Etkili iletişim çocuğu yargılamadan, kendini çocuğun yerine koyarak, davranışı neden sergilediğinin alt yapısına inerek tüm şartlar ve durumları göz önünde tutularak değerlendirilmelidir. Çocuk deyip aman unutur deyip azarlamak, ezmek ve küstürtmek önü alınamaz yani telafisi imkansız yaraların açılmasının beşiği olur. Yani çocuktaki yanlış tutumlar, bir şekilde bizdeki yanlış davranışların bir sonucu olarak ortaya çıkar.

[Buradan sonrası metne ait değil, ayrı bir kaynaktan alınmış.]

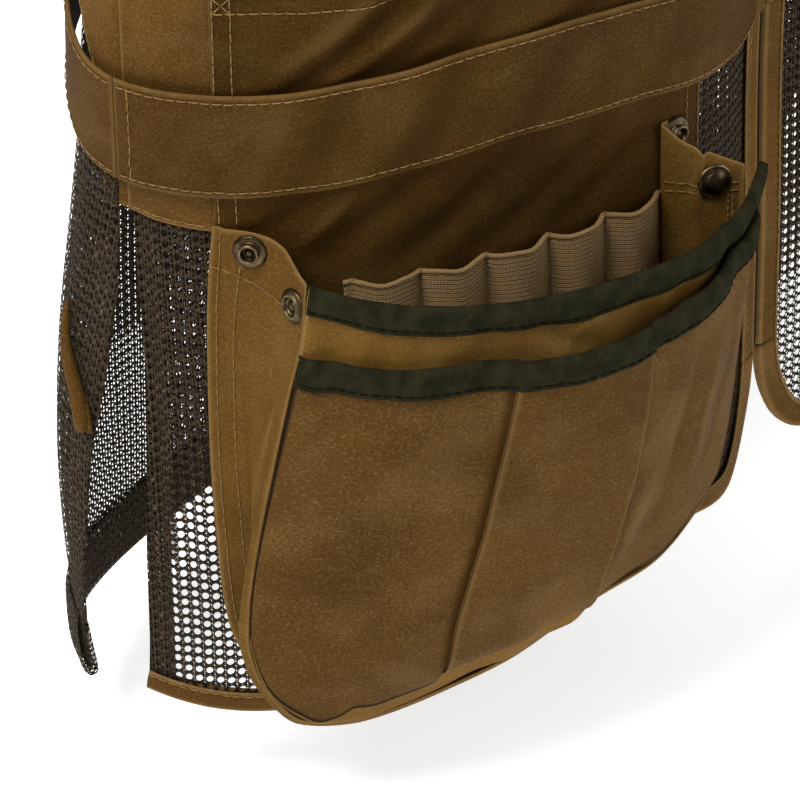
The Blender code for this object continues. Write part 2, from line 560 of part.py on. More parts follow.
def pocket_patch(share, rise, off=0.0):
    """The patch pocket over the front, with two pleats whose folded edges stand a little proud."""
    lift = ease(rise, (0.120, 0.165), (0.0, 0.0028))
    stand = ease(rise, (0.090, 0.178), (0.0, 0.0050)) * math.exp(-((share - 0.42) / 0.22) ** 2)
    half = 0.5 * CREASE_WIDTH
    pleat = PLEAT_DEPTH * ease(share, (CREASES[0] - half, CREASES[0] + half), (0.0, 1.0))
    pleat *= ease(share, (CREASES[1] - half, CREASES[1] + half), (1.0, 0.0))
    pleat *= ease(rise - pocket_edge(share, "low"), (0.0, 0.030), (0.0, 1.0))
    inset = ease(rise, (0.110, 0.180), (0.0, PATCH_INSET))
    return pocket_front(inset + share * (1.0 - inset), rise,
                        CANVAS_THICK + 0.0006 + lift + stand + pleat + off)


def patch_top(share):
    return read(PATCH_TOP, PATCH_TOP_COLUMNS, "share", share, "rise")


for side, mirrored in SIDES:
    for name, chart, top in (("front", pocket_front, lambda share: pocket_edge(share, "high")),
                             ("patch", pocket_patch, patch_top)):
        rows = []
        for share in POCKET_SHARES[::-1]:
            low, high = pocket_edge(share, "low"), top(share)
            rows.append([chart(share, low + part * (high - low)) for part in POCKET_ROWS])
        sheet(f"pocket_{name}_{side}", rows[::-1], CANVAS, CANVAS_THICK, mirrored)

# Mouth bindings: moleskin tape folded over the tops of the pocket front and of the patch.
for side, mirrored in SIDES:
    for name, chart, top in (("mouth", pocket_front, lambda share: pocket_edge(share, "high")),
                             ("patch", pocket_patch, patch_top)):
        path = [(chart, share, top(share), 0.0, -1.0) for share in POCKET_SHARES]
        binding(f"{name}_binding_{side}", path, MOLESKIN, 0.0100, CANVAS_THICK + 0.0010, -0.0010, mirrored)

# Shell loops: a band of ribbed elastic in the pocket, stitched down between its loops.
LOOP_STITCHES = (0.0860, 0.1131, 0.1394, 0.1668, 0.1938, 0.2202)
LOOP_LOW = 0.137
LOOP_HIGH = 0.197
LOOP_BULGE = 0.0072

for side, mirrored in SIDES:
    rows = [[on_body(0.0850, rise, ON_BACKING_OFF) for rise in (LOOP_LOW, LOOP_HIGH)]]
    for start, end in zip(LOOP_STITCHES, LOOP_STITCHES[1:]):
        for step in (0.0, 0.14, 0.38, 0.62, 0.86):
            off = ON_BACKING_OFF + LOOP_BULGE * math.sin(math.pi * step)
            rows.append([on_body(start + step * (end - start), rise, off) for rise in (LOOP_LOW, LOOP_HIGH)])
    for arc in (LOOP_STITCHES[-1], 0.2235):
        rows.append([on_body(arc, rise, ON_BACKING_OFF) for rise in (LOOP_LOW, LOOP_HIGH)])
    sheet(f"shell_loops_{side}", rows, ELASTIC, ELASTIC_THICK, mirrored)

# Side straps: a rolled canvas loop on each side of the back, near the vent.
STRAP = ((0.3550, 0.1510), (0.3515, 0.1400), (0.3480, 0.1280), (0.3460, 0.1180), (0.3450, 0.1090))
STRAP_RADIUS = 0.0030

for side, mirrored in SIDES:
    curve = bpy.data.curves.new(f"side_strap_{side}", "CURVE")
    curve.dimensions = "3D"
    curve.bevel_depth = STRAP_RADIUS
    curve.bevel_resolution = 2
    curve.use_fill_caps = True
    spline = curve.splines.new("POLY")
    spline.points.add(8)
    for i, point in enumerate(spline.points):
        rise = STRAP[0][1] + (STRAP[-1][1] - STRAP[0][1]) * i / 8
        arc = float(ease(rise, [row[1] for row in STRAP[::-1]], [row[0] for row in STRAP[::-1]]))
        place = on_body(arc, rise, MESH_THICK + STRAP_RADIUS + 0.0006)
        point.co = (-place[0] if mirrored else place[0], place[1], place[2], 1.0)
    curve.materials.append(CANVAS)
    VEST.objects.link(bpy.data.objects.new(f"side_strap_{side}", curve))

# Snaps: each ear has a socket on its outside, with a cap on the inside. The outer ear's stud is on the
# ear beside the backing, and the inner ear's is on the backing just above it.
STUD = ((0.0, 0.0), (SNAP_RADIUS, 0.0), (SNAP_RADIUS - 0.0004, 0.0013), (0.0036, 0.0013), (0.0034, 0.0036),
        (0.0, 0.0036))
SOCKET = ((0.0, 0.0), (SNAP_RADIUS, 0.0), (SNAP_RADIUS - 0.0004, 0.0014), (0.0042, 0.0024), (0.0030, 0.0010),
          (0.0, 0.0010))
CAP = ((0.0, 0.0), (SNAP_RADIUS + 0.0006, 0.0), (SNAP_RADIUS + 0.0006, 0.0008), (0.0048, 0.0022),
       (0.0, 0.0026))
SNAP_LIFT = 0.0010          # from the middle of the ear's cloth, which curves under the snaps
LAST_ROW = len(GUSSET) - 1
SNAPS = (("outer_stud", STUD, 0.35, 0.24), ("outer_socket", SOCKET, 0.80, 0.80),
         ("inner_socket", SOCKET, LAST_ROW - 0.55, 0.62))
INNER_STUD = (0.0755, 0.2200)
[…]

Etkili iletişimi bir insan bedenine benzetelim. İnsan bedeninin en önemli uzvu kalptir. Ve bu kalp de bence etkili iletişimde “ben dili”ni karşılar. Ben dili demek kişinin karşılaştığı davranış ve durum karşısında bireysel tepkisini ortaya koyması, kendi duygu ve düşüncelerini karşısındakine açıklamasıdır. Kendimizi "ben"li cümlelerle anlattığımız zaman karşımızdakini incitmemiş, fakat kendi mesajlarımızı da vermiş oluruz. Ben dili karşımızdakini savunmaya itmez, ona suçluluk hissettirmez. Gösterilen negatif duygunun nedeni anlaşıldığı için iletişim sağlıklı olur. Konuşan kişiyi rahatlatır. Karşı tarafın kabullenmesini kolaylaştırır. Tersi ifadeler ise yani sen dili ile konuşmak karşıdakine suçluluk hissettirir. Eleştirilen şey davranıştan çok kişilik olur. Karşıdaki kişi anlaşılmadığını hisseder ve karşı tarafı savunmaya iter.
İletişimde ben dili çocukların iç denetim kazanmasını sağlar. Sorumluluğu kendi üstlerine almalarını kolaylaştırır. Çocukların empati yapmasını kolaylaştırır. Suçlamalardan uzak olduğu için karşı tarafta değerlilik hissini uyandırır. Değer duygusuyla ekilmiş bir fasulye ile her gün olumsuz, başaramazsın duygusuyla taciz edilmiş bir bitki üzerine yapılmış deneyde bile bunun etkisi kanıtlanmıştır. Sen değerlisin denilen, okşanan fasulye hızla büyürken; hiçbir şeysin, ne olabilirsin ki denilmiş, ezilmiş fasulye ise çürümeye mahkum kalmıştır. Sevilme, anlama, hoş görme duygularıyla harmanlanmış çocuklar, her zaman başarı merdivenlerini koşar adım çıkar. Yetersizsin duygusunu her fırsatta duyan, hissettirilen çocuklar ise dış denetime ve yanlış davranışlar ve süreçlerin baş aktörü olma yolunda fersah fersah ilerleyecektir.